Today, we have the loons in Outer Wingnuttia squawking about it - and they aren't happy at all.
I'll let Mr. Hooper over at the Good As You blog take apart the pathetic attempt at spin from Exodus.
NARTH, on the other hand delivered some whoppers in their press release.
Unfortunately, however, the report reflects a very strong confirmation bias; that is, the task force reflected virtually no ideological diversity. No APA member who offers reorientation therapy was allowed to join the task force.
Oh dear, apparently NARTH's all upset because nobody "from their team" was on the task force. I think this tells us a great deal about NARTH's approach to research. Good research is impartial. That is to say, it is evidence based, not rooted in political ideology.
The APA report doesn't make any statements without citing what research those statements are based on. There's a lot of a research that they reviewed from NARTH's Nicolosi, Byrd and others - in addition to all the other material they reviewed.
They selected and interpreted studies that fit within their innate and immutable view. For example, they omitted the Jones and Yarhouse study, the Karten study, and only gave cursory attention to the Spitzer study.
Ummm...bullfeathers. Spitzer's work is cited multiple times through the document, as is work by E. Karten. Similarly, the Jones & Yarhouse study from 2007 is in fact cited in the bibliography. NARTH can't even be bothered to read the documents they are criticizing!
In a fit of complete irony, Mark Yarhouse served as one of the scholarly reviewers of this study.
Further, the APA report actually takes the time to explain the problems with reports like Jones & Yarhouse, or Spitzer come to that:
65 A published study that appeared in the grey literature in 2007 (Jones & Yarhouse, 2007) has been described by SOCE advocates and its authors as having successfully addressed many of the methodological problems that affect other recent studies, specifically the lack of prospective research. The study is a convenience sample of self-referred populations from religious self-help groups. The authors claim to have found a positive effect for some study respondents in different goals such as decreasing same-sex sexual attractions, increasing other-sex attractions, and maintaining celibacy. However, upon close examination, the methodological problems described in Chapter 3 (our critique of recent studies) are characteristic of this work, most notably the absence of a control or comparison group and the threats to internal, external, construct, and statistical validity. Best-practice analytical techniques were not performed in the study, and there are significant deficiencies in the analysis of longitudinal data, use of statistical measures, and choice of assessment measures. The authors’ claim of finding change in sexual orientation is unpersuasive due to their study’s methodological problems.
Then NARTH goes on to try and spin the issue of Reparative Therapy causing serious harm to clients:
We believe the report indirectly supports the findings published in the current Journal of Human Sexuality that reveal no significant ill-effects of therapy. Further, if some clients are dissatisfied with the therapeutic outcome, as in therapy for other issues, the possibility for dissatisfaction appears to be outweighed by the potential gains.

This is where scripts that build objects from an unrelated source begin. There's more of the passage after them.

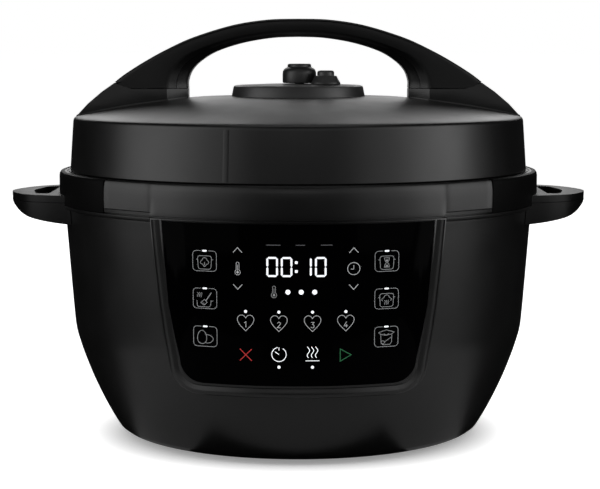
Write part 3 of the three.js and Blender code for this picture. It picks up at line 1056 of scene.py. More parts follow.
# ------------------------------------------------------------- control panel
@dataclass
class ControlPanel:
    """Raised frame and black glass on the front of the bowl."""

    finishes: Finishes
    slope: float = 0.078
    radius: float = 161.0
    at_height: float = 60.0
    crest: tuple[Point2, ...] = ((2.9, -1.2), (2.5, 0.0), (1.6, 0.8), (0.5, 1.15), (-0.6, 1.0),
                                 (-1.8, 0.5), (-3.2, 0.1), (-3.4, -1.2))

    def face(self, height: float) -> float:
        """Radius of the panel's face at a height."""
        return self.radius + (height - self.at_height) * self.slope

    def outline(self, top: float, middle: float, low: float, z0: float, z1: float,
                corner: float) -> list[Point2]:
        """Panel outline seen from the front.

        Args:
            top: Half width at the upper edge.
            middle: Half width at mid height.
            low: Half width above the lower corners.
            z0: Lower edge.
            z1: Upper edge.
            corner: Lower corner radius.

        Returns:
            The outline, counter-clockwise.
        """
        right = [(low - corner, z0)]
        right += arc((low - corner, z0 + corner), corner, -75, 0, 7)
        right += [((low + middle) / 2 + 0.3, (z0 + corner + 109.5) / 2), (middle, 109.5),
                  ((middle + top) / 2 + 0.25, (109.5 + z1) / 2), (top, z1)]
        return right + [(-x, z) for x, z in reversed(right)]

    def build(self) -> None:
        """Build frame and glass."""
        grow = 0.3
        opening = self.outline(87 + grow, 83.2 + grow, 76 + grow, 60 - grow, 163.8 + grow, 14.8)
        front = self.outline(95.4, 90.2, 84.2, 51.4, 165.4, 20)
        z = self.at_height - 1.5
        frame = Shape().revolve([
            (152.6, 49.0), (self.face(z) - 0.3, z - 0.6), (self.face(z + 1), z + 1),
            (self.face(165.6), 165.6), (166.6, 165.6), (165.9, 160), (164.3, 139.7),
            (161.7, 104.8), (158.4, 74.1), (154.6, 60.9), (150.4, 49.0)], 480)
        self.trim(frame, front, opening, "panel_frame", Slot.TRIM, self.finishes.frame,
                  "panel_bezel", 2.2)
        pane = Shape().revolve([
            (self.face(50) - 1.5, 50), (self.face(50), 50), (self.face(170), 170),
            (self.face(170) - 1.5, 170)], 480)
        self.trim(pane, self.outline(87, 83.2, 76, 60, 163.8, 14.5), None, "panel_pane",
                  Slot.GLASS, self.finishes.glass, "control_panel_glass", 0.5)
        self.bead()

    def bead(self) -> None:
        """Raised crest that runs down both sides of the frame and along its foot."""
        outline = self.outline(92.2, 87.0, 81.0, 54.6, 164.6, 17.5)
        half = len(outline) // 2
        corners = outline[half:] + outline[:half]
        path: list[Vector] = []
        for a, b in zip(corners, corners[1:]):
            a, b = Vector(a), Vector(b)
            count = max(1, round((b - a).length / 4.0))
            path += [a.lerp(b, i / count) for i in range(count)]
        path.append(Vector(corners[-1]))
        rings = []
        for i, point in enumerate(path):
            along = (path[min(i + 1, len(path) - 1)] - path[max(i - 1, 0)]).normalized()
            out = Vector((along.y, -along.x))
            ring = []
            for across, lift in self.crest:
                x, z = point + out * across
                radius = self.face(z) + lift
                ring.append((x, -math.sqrt(radius * radius - x * x), z))
            rings.append(ring)
        Shape().loft(rings).finish("panel_frame_crest", Body.BASE, Slot.TRIM,
                                   self.finishes.body, smooth_angle=50.0)

    def trim(self, shell: Shape, outer: list[Point2], inner: list[Point2] | None, name: str,
             slot: Slot, finish: Material, node: str, edge: float) -> Piece:
        """Cut a turned shell to the panel outline.

        Args:
            shell: Turned shell.
            outer: Outline to keep inside of.
            inner: Opening to cut out, if any.
            name: Name of the piece.
            slot: Material slot.
            finish: Finish.
            node: Node it stands for.
            edge: Rounding of the rim.

        Returns:
            The piece.
        """
        made = shell.combined("INTERSECT", Shape().prism(outer, -190, -100, frontal))
        cuts = [Shape().prism(inner, -195, -90, frontal)] if inner else []
        return made.finish(name, Body.BASE, slot, finish, [node], bevel=edge, smooth_angle=30.0,
                           cuts=cuts)


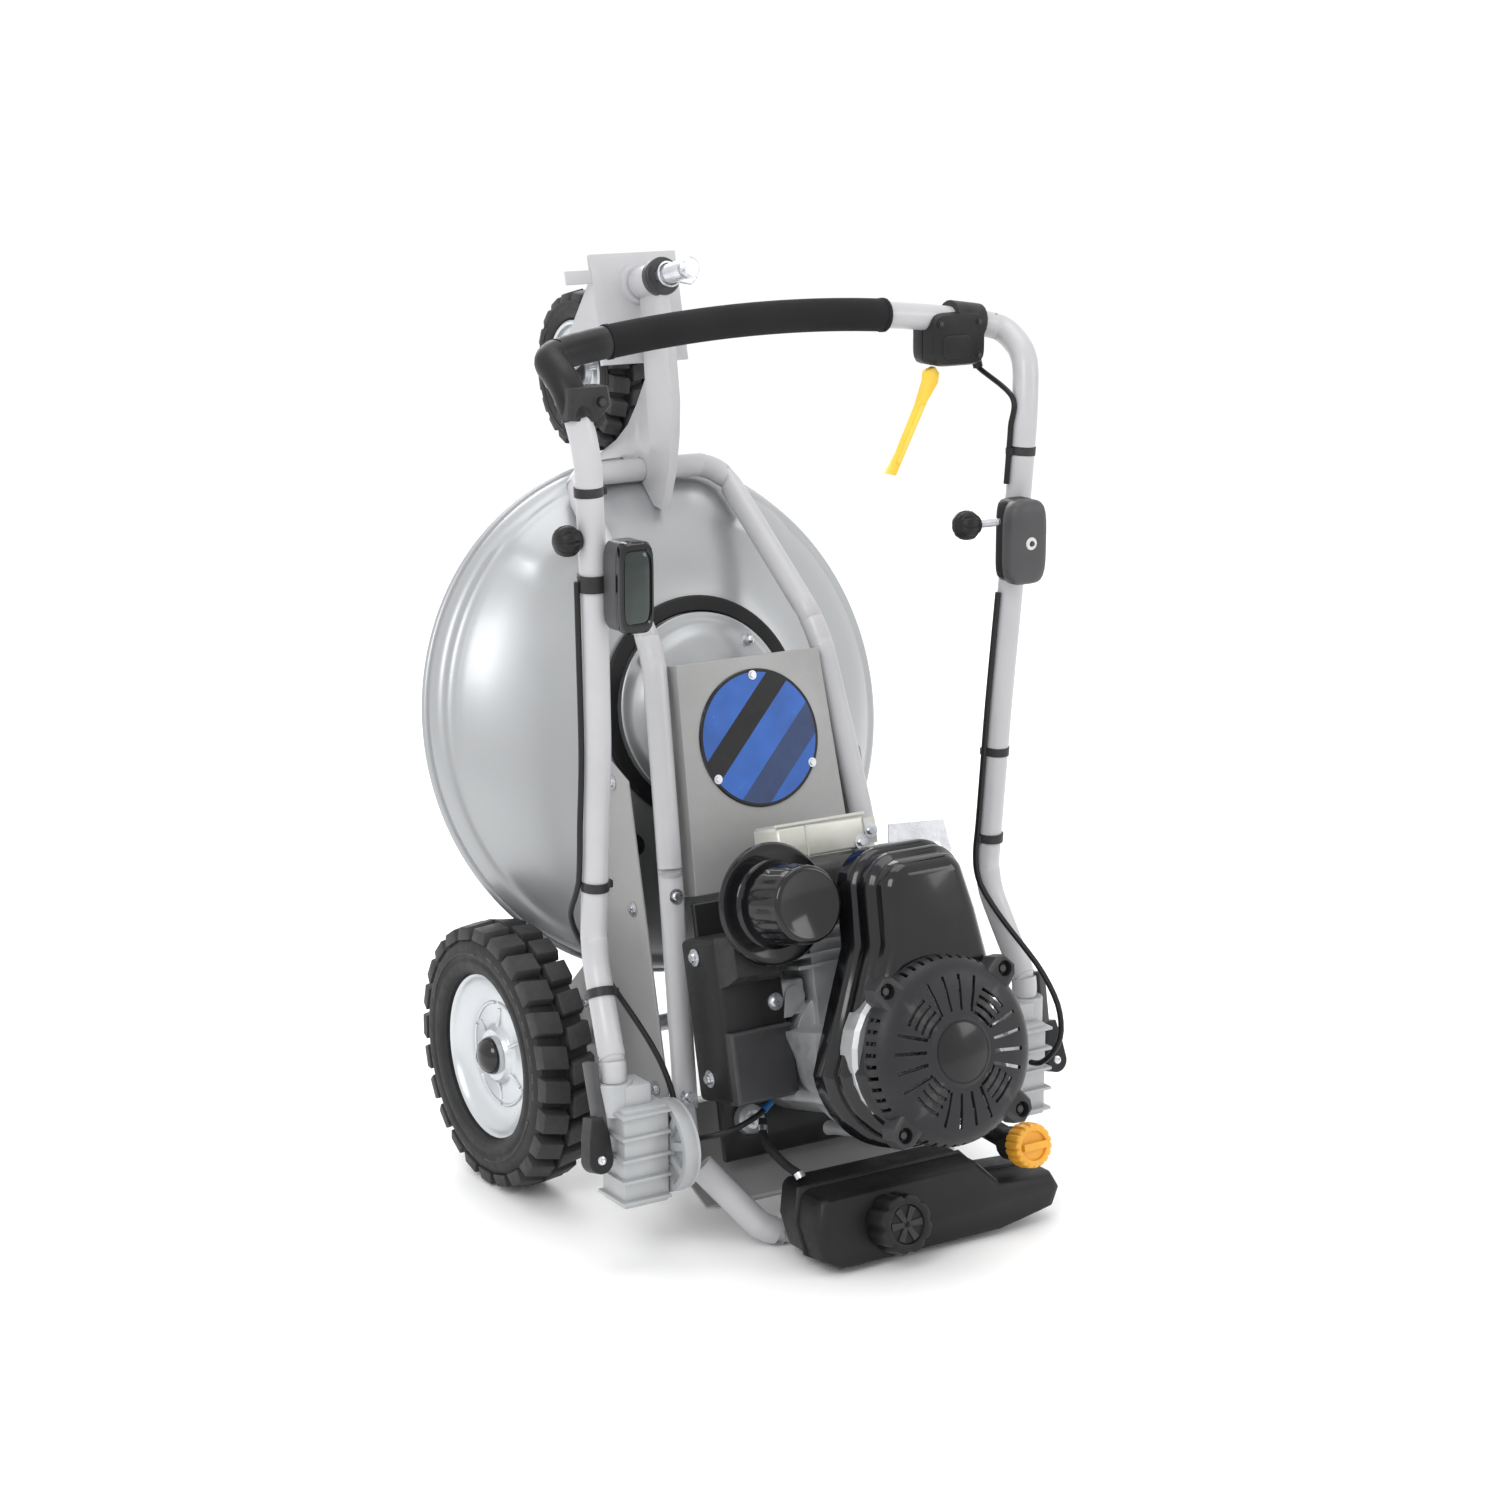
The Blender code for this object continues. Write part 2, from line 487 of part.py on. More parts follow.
# ---- wheels ----
def wheel(names, radius, rim_radius, width, x, parent, bore, outward):
    tyre_name, disc_name = names
    crown, wall = width / 2, width / 2 - 0.004
    bead, shoulder = rim_radius + 0.012, radius - 0.014
    tyre = [(rim_radius + GAP, wall), (bead, crown), (shoulder, crown), (radius, crown - 0.010),
            (radius, 0.010 - crown), (shoulder, -crown), (bead, -crown), (rim_radius + GAP, -wall)]
    attach(turned(tyre_name, tyre, (x, 0, 0), 'X', tyre_rubber, 32), parent)
    dish = [(bore, 0.016), (0.023, 0.016), (0.027, 0.008), (rim_radius * 0.74, 0.008),
            (rim_radius - 0.006, 0.018), (rim_radius, 0.018), (rim_radius, -0.018),
            (rim_radius - 0.009, 0.003), (0.022, 0.003), (0.020, -0.020), (bore, -0.020)]
    if outward < 0:
        dish = [(r, -h) for r, h in reversed(dish)]
    disc = turned(disc_name, dish, (x, 0, 0), 'X', silver_paint, 32)
    attach(disc, parent)


def wheels():
    for side, sign in (("left", -1), ("right", 1)):
        x = sign * REAR_WHEEL_X
        wheel((side + "_tyre", side + "_wheel_disc"), REAR_TYRE_R, REAR_RIM_R, REAR_TYRE_W, x,
              rear_hub, AXLE_R + 0.0005, sign)
    front = ("front_tyre", "front_wheel_disc")
    wheel(front, FRONT_TYRE_R, FRONT_RIM_R, FRONT_TYRE_W, 0, front_hub, 0.0085, -1)

    crown = box("caster_fork", (-0.052, -0.082, 0.2000), (0.052, 0.034, 0.2060), pale_paint)
    boss = rod("boss", (0, 0, 0.2055), 0.0100, 0.0210, 'Z', pale_paint)
    tab = box("tab", (-0.082, 0.004, 0.2010), (-0.050, 0.018, 0.2050), pale_paint)
    legs = []
    hub = (FRONT_Y - CASTER_Y, FRONT_Z)
    for x in (-0.052, 0.048):
        outline = [(-0.060, 0.203), (0.012, 0.203), (-0.040, 0.140)] + arc(hub, 0.018, 20, -200, 8)
        legs.append(plate("leg", [outline], x, 0.004, 'X', pale_paint))
    fork = joined(crown, boss, tab, *legs)
    fork = cut(fork, rod("pin_hole", (0, 0, 0.19), 0.04, 0.0108, 'Z', steel),
               rod("axle_hole", (-0.06, *hub), 0.12, 0.0085, 'X', steel))
    attach(fork, caster)
    pin = rod("caster_pin", (0, 0, 0.1980), 0.1210, 0.0104, 'Z', steel)
    attach(pin, caster)
    attach(rod("front_axle", (-0.060, *hub), 0.120, 0.0080, 'X', steel), caster)


# ---- handle, in its own frame: Y up the folded handle, Z towards the outside of the fold ----
def side_route(sign, shift_x, shift_z, ys):
    """Points beside one handle tube at the given heights."""
    course = [(0.0900, 0.2496, -0.0218), (0.188, 0.238, -0.071), (0.388, 0.240, -0.054),
              (0.538, 0.247, -0.045), (0.660, 0.253, -0.041)]
    route = []
    for y in ys:
        for (y0, x0, z0), (y1, x1, z1) in zip(course, course[1:]):
            if y0 <= y <= y1:
                t = (y - y0) / (y1 - y0)
                route.append((sign * (x0 + (x1 - x0) * t + shift_x), y, z0 + (z1 - z0) * t + shift_z))
                break
    return route


def handle_pieces():
    half = [(-0.2496, 0.0723, -0.0150), (-0.2496, 0.0900, -0.0150), (-0.238, 0.188, -0.071),
            (-0.240, 0.388, -0.054), (-0.247, 0.538, -0.045), (-0.255, 0.685, -0.041),
            (-0.266, 0.742, -0.056), (-0.266, 0.764, -0.096)]
    stations = [i * BAR_STEP for i in range(-6, 7)]
    crossbar = [(x, BAR_Y - BAR_ARCH * x ** 2, BAR_Z) for x in stations]
    side_length = rounded(half + crossbar[:2], 0.030, 3)[:-1]
    route = side_length + crossbar[1:-1] + [(-x, y, z) for x, y, z in reversed(side_length)]
    attach(tube("handle_tube", route, HANDLE_TUBE_R, pale_paint, 2), handle)
    grip = baked(tube("handle_grip", crossbar[1:10], 0.0165, foam_rubber, 3))
    attach(cut(grip, baked(tube("grip_bore", crossbar, HANDLE_TUBE_R + 0.0006, steel, 6))), handle)
    housing = box("control_housing", (0.168, 0.7300, -0.1220), (0.236, 0.7900, -0.0790), black_plastic,
                  0.008, 2)
    housing = cut(housing, baked(tube("bar_bore", route, HANDLE_TUBE_R + 0.0006, steel, 6)))
    attach(housing, handle)

    for side, sign in (("left", -1), ("right", 1)):
        low, high = sorted((sign * HINGE_FACE_X, sign * 0.2620))
        bracket = box(side + "_handle_bracket", (low, -0.052, -0.030), (high, 0.0720, 0.0220), cast_alloy,
                      0.006, 2)
        attach(bracket, handle)


def clamp_levers():
    for side, sign in (("left", -1), ("right", 1)):
        hinge = pivot(side + "_lever_pivot", handle, (sign * LEVER_X, 0, 0), -LEAN)
        cam = rod(side + "_clamp_lever", (0, 0, -0.010), 0.020, 0.0135, 'Z', black_plastic)
        low, high = sorted((sign * -0.002, sign * 0.0125))
        blade = box("blade", (low, 0.0, -0.009), (high, 0.0950, 0.009), grey_plastic, 0.002, 1)
        attach(joined(cam, blade), hinge)


def controls():
    squeeze = pivot("drive_lever_pivot", handle, (0.180, 0.7200, -0.1015))
    boss = rod("drive_lever", (0, 0, -0.0060), 0.0120, 0.0090, 'Z', lever_yellow)
    blade = box("blade", (-0.0045, -0.104, -0.0030), (0.0095, -0.002, 0.0030), lever_yellow, 0.002, 1)
    blade.data.transform(Matrix.Rotation(atan2(-0.0500, 0.0900), 4, 'Z'))
    attach(joined(boss, blade), squeeze)

    attach(box("left_pod", (-0.2465, 0.515, -0.0305), (-0.2110, 0.601, 0.0060), dark_plastic, 0.007, 2),
           handle)
    attach(box("right_pod", (0.2030, 0.516, -0.0300), (0.2490, 0.602, 0.0120), grey_plastic, 0.009, 2),
           handle)
    round_head = [(0.0, 0.0130), (0.0095, 0.0105), (0.0150, 0.0035), (0.0150, -0.0040), (0.0100, -0.0115),
                  (0.0, -0.0130)]
    for name, place, reach in (("left_knob", (-0.2770, 0.6000, -0.0430), 0.0128),
                               ("right_knob", (0.1620, 0.5800, -0.0120), 0.0405)):
        knob_pivot = pivot(name + "_pivot", handle, place)
        head = turned(name, round_head, (0, 0, 0), 'X', black_plastic, 20, closed=False)
        stem = rod("stem", (0, 0, 0), reach, 0.0035, 'X', steel, 12)
        attach(joined(head, stem), knob_pivot)


def cables():
    """The left cable's two lengths meet end to end on the fold axis, where the real one twists."""
    along = side_route(-1, 0.0170, -0.0020, (0.560, 0.480, 0.388, 0.320, 0.260))
    free = [(-0.2540, 0.2250, -0.0870), (-0.2440, 0.2000, -0.0940), (-0.2330, 0.1800, -0.0910),
            (-0.2190, 0.1500, -0.0720), (-0.2030, 0.1100, -0.0400), (-0.1920, 0.0780, -0.0210),
            (-0.1855, 0.0480, -0.0100), (-0.1845, 0.0240, -0.0040), (-0.1838, 0.0100, -0.0012),
            (-0.1820, 0.0020, 0.0), (-0.1792, 0.0, 0.0)]
    attach(tube("left_handle_cable", smooth(along + free, 2), 0.0030, black_plastic, 1), handle)
    lower = [(-0.1772, HINGE_Y, HINGE_Z), (-0.1735, HINGE_Y, HINGE_Z), (-0.1655, 0.2064, 0.3985),
             (-0.1500, 0.2085, 0.4120), (-0.1320, 0.2120, 0.4190), (-0.1050, 0.2200, 0.4180),
             (-0.0860, 0.2290, 0.4120)]
    attach(tube("engine_cable", smooth(lower, 3), 0.0030, black_plastic, 1), machine)
    along = side_route(1, -0.0170, 0.0020, (0.500, 0.388, 0.320, 0.250, 0.215))
    free = [(0.2240, 0.1850, -0.0600), (0.2320, 0.1500, -0.0260), (0.2420, 0.1150, 0.0160),
            (0.2450, 0.0800, 0.0480), (0.2400, 0.0480, 0.0600), (0.2330, 0.0250, 0.0500),
            (0.2310, 0.0150, 0.0360), (0.2310, 0.0120, 0.0230)]
    attach(tube("right_handle_cable", smooth(along + free, 2), 0.0030, black_plastic, 1), handle)
    hose = [(-0.0840, 0.2100, 0.3900), (-0.0900, 0.1960, 0.3960), (-0.0930, 0.1830, 0.4120),
            (-0.0900, 0.1680, 0.4320), (-0.0870, 0.1600, 0.4480), (-0.0860, 0.1545, 0.4520)]
    attach(tube("fuel_hose", smooth(hose, 3), 0.0045, black_plastic, 1), machine)


fan_housing()
fan_and_crank()
chassis()
engine()
wheels()
handle_pieces()
clamp_levers()
controls()
cables()
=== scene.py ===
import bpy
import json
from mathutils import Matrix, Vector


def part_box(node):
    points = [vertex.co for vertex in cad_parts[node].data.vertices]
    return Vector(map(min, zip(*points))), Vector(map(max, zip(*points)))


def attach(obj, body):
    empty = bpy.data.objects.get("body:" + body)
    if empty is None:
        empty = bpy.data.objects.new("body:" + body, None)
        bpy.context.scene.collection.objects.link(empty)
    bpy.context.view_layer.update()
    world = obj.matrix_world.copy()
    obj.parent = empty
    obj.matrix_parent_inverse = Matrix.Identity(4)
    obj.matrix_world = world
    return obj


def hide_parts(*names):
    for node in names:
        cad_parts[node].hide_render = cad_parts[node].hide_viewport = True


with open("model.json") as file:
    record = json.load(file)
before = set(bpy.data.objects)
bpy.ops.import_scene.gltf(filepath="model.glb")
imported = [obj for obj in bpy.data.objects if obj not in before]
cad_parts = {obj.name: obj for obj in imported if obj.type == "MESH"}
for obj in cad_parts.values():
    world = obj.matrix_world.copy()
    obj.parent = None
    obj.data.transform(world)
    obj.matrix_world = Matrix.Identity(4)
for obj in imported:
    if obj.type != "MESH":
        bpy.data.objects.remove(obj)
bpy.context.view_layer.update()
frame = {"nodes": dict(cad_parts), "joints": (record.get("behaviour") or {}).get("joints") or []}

import json
from math import atan2, cos, pi, radians, sin, sqrt
import bmesh
import bpy
from mathutils import Matrix, Vector


# ---- floor, light and camera ----
# A pale studio floor under wide soft boxes. The camera stands front left of the parked machine, a little
# above its middle, and looks slightly down.
floor_size = 60.0
bpy.ops.mesh.primitive_plane_add(size=floor_size)
floor = bpy.context.object
floor.name = "studio_floor"
floor_paint = bpy.data.materials.new("studio_floor")
floor_paint.use_nodes = True
floor_paint.node_tree.nodes["Principled BSDF"].inputs["Base Color"].default_value = (0.96, 0.96, 0.96, 1)
floor_paint.node_tree.nodes["Principled BSDF"].inputs["Roughness"].default_value = 0.6
floor.data.materials.append(floor_paint)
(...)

The Journal of Human Sexuality? Oh NARTH's Journal of Human Sexuality - their in-house vanity journal. Somehow, I'm not thinking that this is exactly seen as a high value journal outside of NARTH's membership. As Ex Gay Watch points out, the study NARTH is referring to is flawed from the start - and its authors have admitted as much.
I find it deeply troubling that NARTH simply tries to dismiss the prospect of psychological harm experienced by clients of Reparative Therapy dismissively as "dissatisfaction".
The APA report is much more honest about the issue, and state the following:
We concluded that research on SOCE (psychotherapy, mutual self-help groups, religious techniques) has not answered basic questions of whether it is safe or effective and for whom. Any future research should conform to best-practice standards for the design of efficacy research. Additionally, research into harm and safety is essential.
In short, the APA is saying that the research done into various attempts to change one's sexual orientation is so limited, and flawed, that it neither refutes nor substantiates claims of harm.
The problem that groups like NARTH face is that their "research" is simply not credible when you hold it up to scrutiny.